Finney, as usual, took a different tack, but in doing so satisfied the desires, prevalent then as now, for Christianity to matter to the individual in a democratic context. Hatch notes that Finney “called for a Copernican revolution to make religious life audience-centered…he told ministers to throw out their notes, look their audience square in the face, and preach in a style that was colloquial, repetitious, conversational, and lively—‘the language of common life.” And Hatch goes on to quote another of Finney’s complaints in his book on revival: “Nothing is more calculated to make a sinner feel that religion is some mysterious thing that he cannot understand, than this mouthing, formal, lofty style of speaking, so generally employed in the pulpit.”
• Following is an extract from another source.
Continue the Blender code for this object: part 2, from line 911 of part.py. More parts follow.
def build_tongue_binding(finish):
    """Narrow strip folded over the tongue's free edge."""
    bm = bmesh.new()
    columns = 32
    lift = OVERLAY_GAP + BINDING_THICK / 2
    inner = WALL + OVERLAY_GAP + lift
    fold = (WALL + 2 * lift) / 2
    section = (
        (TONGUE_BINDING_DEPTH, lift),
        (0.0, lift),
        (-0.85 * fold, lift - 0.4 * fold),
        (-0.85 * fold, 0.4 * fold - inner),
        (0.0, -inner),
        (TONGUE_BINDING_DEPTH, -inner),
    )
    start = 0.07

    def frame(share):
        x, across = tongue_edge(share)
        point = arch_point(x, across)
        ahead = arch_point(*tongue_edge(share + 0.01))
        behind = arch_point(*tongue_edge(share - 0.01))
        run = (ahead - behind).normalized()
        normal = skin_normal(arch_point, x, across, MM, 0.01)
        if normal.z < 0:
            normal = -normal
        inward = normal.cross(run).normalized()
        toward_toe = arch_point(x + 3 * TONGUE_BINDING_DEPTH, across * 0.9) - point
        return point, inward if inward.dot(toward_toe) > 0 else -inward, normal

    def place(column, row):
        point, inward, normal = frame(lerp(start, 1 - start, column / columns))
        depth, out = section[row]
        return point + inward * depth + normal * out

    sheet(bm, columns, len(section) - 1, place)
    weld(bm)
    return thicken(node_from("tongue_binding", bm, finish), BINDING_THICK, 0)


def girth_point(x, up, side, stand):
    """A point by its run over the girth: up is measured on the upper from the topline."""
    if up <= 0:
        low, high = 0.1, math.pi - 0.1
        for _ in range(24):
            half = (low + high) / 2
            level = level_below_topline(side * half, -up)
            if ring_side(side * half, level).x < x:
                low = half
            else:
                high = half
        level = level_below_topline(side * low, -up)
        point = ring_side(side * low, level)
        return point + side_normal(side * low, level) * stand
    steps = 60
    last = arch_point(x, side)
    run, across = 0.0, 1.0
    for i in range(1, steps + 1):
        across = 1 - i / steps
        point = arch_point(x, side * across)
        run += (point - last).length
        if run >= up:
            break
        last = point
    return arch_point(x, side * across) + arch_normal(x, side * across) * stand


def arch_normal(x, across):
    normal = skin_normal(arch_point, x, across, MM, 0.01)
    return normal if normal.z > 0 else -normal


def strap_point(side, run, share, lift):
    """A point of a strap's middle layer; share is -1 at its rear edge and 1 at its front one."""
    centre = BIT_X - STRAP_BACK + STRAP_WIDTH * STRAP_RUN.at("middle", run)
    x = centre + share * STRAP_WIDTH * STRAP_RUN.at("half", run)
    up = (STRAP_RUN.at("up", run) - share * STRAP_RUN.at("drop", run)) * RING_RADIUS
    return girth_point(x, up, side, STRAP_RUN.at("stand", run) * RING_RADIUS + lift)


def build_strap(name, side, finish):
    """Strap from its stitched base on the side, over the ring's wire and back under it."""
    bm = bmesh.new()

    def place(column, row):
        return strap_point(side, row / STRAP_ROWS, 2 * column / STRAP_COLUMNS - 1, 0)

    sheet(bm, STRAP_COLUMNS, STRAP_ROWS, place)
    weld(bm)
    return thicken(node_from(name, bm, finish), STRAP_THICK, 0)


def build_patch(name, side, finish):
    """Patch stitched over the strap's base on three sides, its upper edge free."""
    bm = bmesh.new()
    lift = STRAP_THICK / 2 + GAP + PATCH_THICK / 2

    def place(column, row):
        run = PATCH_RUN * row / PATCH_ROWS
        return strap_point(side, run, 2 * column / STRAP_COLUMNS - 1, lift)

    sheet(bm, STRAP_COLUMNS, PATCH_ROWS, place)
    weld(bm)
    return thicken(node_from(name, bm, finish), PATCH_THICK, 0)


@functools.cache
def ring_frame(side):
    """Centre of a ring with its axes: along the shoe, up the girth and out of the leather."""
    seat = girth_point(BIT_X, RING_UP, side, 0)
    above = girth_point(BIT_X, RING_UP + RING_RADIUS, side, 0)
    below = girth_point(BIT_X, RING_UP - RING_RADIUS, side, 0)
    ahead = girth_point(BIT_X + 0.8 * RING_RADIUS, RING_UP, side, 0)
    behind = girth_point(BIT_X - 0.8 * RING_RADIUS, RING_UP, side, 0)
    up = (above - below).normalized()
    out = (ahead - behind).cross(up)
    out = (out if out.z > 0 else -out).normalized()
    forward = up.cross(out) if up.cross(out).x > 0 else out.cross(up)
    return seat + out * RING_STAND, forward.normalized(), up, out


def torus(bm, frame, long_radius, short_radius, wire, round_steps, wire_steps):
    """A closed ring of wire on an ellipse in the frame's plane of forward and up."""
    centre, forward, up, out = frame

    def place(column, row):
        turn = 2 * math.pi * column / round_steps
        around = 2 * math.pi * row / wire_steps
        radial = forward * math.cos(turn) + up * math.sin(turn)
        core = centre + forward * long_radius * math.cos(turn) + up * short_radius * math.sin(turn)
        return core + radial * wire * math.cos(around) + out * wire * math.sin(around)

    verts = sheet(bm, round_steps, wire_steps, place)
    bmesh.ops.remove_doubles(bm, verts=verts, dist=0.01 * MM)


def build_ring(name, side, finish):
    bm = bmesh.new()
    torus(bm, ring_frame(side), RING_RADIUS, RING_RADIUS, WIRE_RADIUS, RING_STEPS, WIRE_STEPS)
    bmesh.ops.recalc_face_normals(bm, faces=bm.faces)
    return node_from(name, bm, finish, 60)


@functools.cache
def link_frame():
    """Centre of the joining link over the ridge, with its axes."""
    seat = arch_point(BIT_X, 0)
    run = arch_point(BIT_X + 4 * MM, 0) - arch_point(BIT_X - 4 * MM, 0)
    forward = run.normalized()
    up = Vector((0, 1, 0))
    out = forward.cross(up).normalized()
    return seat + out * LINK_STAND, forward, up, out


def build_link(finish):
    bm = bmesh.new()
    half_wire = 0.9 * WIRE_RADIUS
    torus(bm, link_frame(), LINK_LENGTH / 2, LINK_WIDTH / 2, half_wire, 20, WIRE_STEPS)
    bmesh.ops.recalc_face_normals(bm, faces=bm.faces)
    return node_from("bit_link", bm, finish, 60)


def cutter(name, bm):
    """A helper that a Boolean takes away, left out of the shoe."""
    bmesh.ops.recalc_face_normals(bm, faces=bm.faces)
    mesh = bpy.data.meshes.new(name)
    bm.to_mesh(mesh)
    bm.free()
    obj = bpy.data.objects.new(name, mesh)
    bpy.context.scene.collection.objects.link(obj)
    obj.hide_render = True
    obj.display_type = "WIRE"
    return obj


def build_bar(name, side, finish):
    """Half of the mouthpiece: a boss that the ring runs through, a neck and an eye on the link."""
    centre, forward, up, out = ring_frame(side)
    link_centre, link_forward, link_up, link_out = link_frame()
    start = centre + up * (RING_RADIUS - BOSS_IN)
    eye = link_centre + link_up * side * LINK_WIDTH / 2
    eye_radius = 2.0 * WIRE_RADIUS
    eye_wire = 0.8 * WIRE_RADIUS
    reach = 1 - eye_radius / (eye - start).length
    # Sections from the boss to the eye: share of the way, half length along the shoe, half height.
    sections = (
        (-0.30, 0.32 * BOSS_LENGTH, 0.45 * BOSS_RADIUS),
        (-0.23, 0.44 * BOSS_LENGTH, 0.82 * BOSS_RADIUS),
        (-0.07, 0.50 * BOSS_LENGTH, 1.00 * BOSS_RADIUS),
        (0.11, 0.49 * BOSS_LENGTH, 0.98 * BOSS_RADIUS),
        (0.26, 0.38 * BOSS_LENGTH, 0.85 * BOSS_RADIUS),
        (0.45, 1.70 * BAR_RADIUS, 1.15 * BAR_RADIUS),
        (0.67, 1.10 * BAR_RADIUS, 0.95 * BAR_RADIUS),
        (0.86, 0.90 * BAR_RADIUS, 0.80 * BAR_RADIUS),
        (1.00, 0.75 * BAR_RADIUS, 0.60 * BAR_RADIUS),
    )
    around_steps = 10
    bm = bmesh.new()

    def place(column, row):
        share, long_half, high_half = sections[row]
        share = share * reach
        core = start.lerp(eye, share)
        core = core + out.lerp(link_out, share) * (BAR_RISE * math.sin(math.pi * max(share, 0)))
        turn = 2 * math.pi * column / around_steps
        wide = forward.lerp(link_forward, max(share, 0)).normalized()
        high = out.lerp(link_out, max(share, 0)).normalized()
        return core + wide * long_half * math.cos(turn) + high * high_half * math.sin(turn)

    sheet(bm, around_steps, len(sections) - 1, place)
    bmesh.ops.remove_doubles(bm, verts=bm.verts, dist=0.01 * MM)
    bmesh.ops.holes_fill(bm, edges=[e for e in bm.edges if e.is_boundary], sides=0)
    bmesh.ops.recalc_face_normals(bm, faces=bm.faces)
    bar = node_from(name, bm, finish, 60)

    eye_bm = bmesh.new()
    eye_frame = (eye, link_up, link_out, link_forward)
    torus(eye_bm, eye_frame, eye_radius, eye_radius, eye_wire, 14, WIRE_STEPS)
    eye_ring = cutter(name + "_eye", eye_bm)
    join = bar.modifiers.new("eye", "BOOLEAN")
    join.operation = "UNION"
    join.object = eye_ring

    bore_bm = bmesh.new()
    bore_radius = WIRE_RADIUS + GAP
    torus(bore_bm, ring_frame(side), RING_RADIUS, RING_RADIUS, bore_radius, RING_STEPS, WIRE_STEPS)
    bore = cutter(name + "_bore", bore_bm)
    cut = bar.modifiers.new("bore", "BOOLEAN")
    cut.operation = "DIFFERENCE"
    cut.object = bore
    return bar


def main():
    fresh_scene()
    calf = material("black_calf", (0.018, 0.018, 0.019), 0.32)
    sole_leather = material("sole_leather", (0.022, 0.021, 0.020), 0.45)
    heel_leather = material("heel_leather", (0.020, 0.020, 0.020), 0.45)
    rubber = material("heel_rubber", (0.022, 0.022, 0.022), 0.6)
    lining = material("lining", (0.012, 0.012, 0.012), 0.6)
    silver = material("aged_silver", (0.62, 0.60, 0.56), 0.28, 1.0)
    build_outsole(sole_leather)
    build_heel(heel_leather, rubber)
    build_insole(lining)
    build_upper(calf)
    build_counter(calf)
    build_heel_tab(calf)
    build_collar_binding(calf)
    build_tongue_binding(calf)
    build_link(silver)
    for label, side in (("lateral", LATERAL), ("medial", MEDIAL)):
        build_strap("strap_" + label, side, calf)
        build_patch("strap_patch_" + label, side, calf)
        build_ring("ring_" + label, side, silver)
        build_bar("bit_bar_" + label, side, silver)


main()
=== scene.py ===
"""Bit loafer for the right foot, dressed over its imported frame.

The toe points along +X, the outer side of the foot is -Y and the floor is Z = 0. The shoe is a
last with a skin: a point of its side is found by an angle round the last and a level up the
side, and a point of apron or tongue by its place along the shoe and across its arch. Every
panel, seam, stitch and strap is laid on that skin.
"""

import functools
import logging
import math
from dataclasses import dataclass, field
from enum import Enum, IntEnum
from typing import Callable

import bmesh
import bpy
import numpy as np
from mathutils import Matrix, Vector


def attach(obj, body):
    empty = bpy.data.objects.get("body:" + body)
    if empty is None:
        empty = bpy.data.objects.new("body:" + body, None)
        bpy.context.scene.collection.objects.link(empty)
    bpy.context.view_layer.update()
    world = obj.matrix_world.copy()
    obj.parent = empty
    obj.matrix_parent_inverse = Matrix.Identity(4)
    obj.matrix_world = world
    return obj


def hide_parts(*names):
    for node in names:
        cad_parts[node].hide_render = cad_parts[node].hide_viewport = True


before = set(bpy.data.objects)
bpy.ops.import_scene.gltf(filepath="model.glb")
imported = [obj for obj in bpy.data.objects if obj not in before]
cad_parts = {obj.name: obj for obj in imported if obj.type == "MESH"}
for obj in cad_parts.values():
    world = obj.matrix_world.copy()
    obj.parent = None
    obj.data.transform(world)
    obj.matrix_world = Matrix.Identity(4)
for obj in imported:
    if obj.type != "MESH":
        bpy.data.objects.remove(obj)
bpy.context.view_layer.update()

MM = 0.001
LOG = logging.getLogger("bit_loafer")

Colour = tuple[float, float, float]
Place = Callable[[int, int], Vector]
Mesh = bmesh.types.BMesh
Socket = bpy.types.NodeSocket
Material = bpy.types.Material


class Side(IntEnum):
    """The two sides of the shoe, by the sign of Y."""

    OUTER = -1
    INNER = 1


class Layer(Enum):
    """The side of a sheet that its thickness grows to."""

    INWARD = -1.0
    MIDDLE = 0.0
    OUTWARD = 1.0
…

We can certainly argue further about the proper role of religious mystery and how best to communicate that to an American audience still itching for individual relevance, and moreover about the ultimate effectiveness of Finney and his occasionally televised successors. (That, incidentally, would require another Ray Stevens song: “Would Jesus Wear a Rolex?”) At the same time we evaluate these events and their legacies, with whatever historical and/or doctrinal distance that we can muster, I hope we can keep one thing in mind: we serve the same God that the revivalists did, a God who has proven himself quite willing to send shockwaves of a rather disruptive Spirit all the way down to the Amen Pew. Thanks for your attention.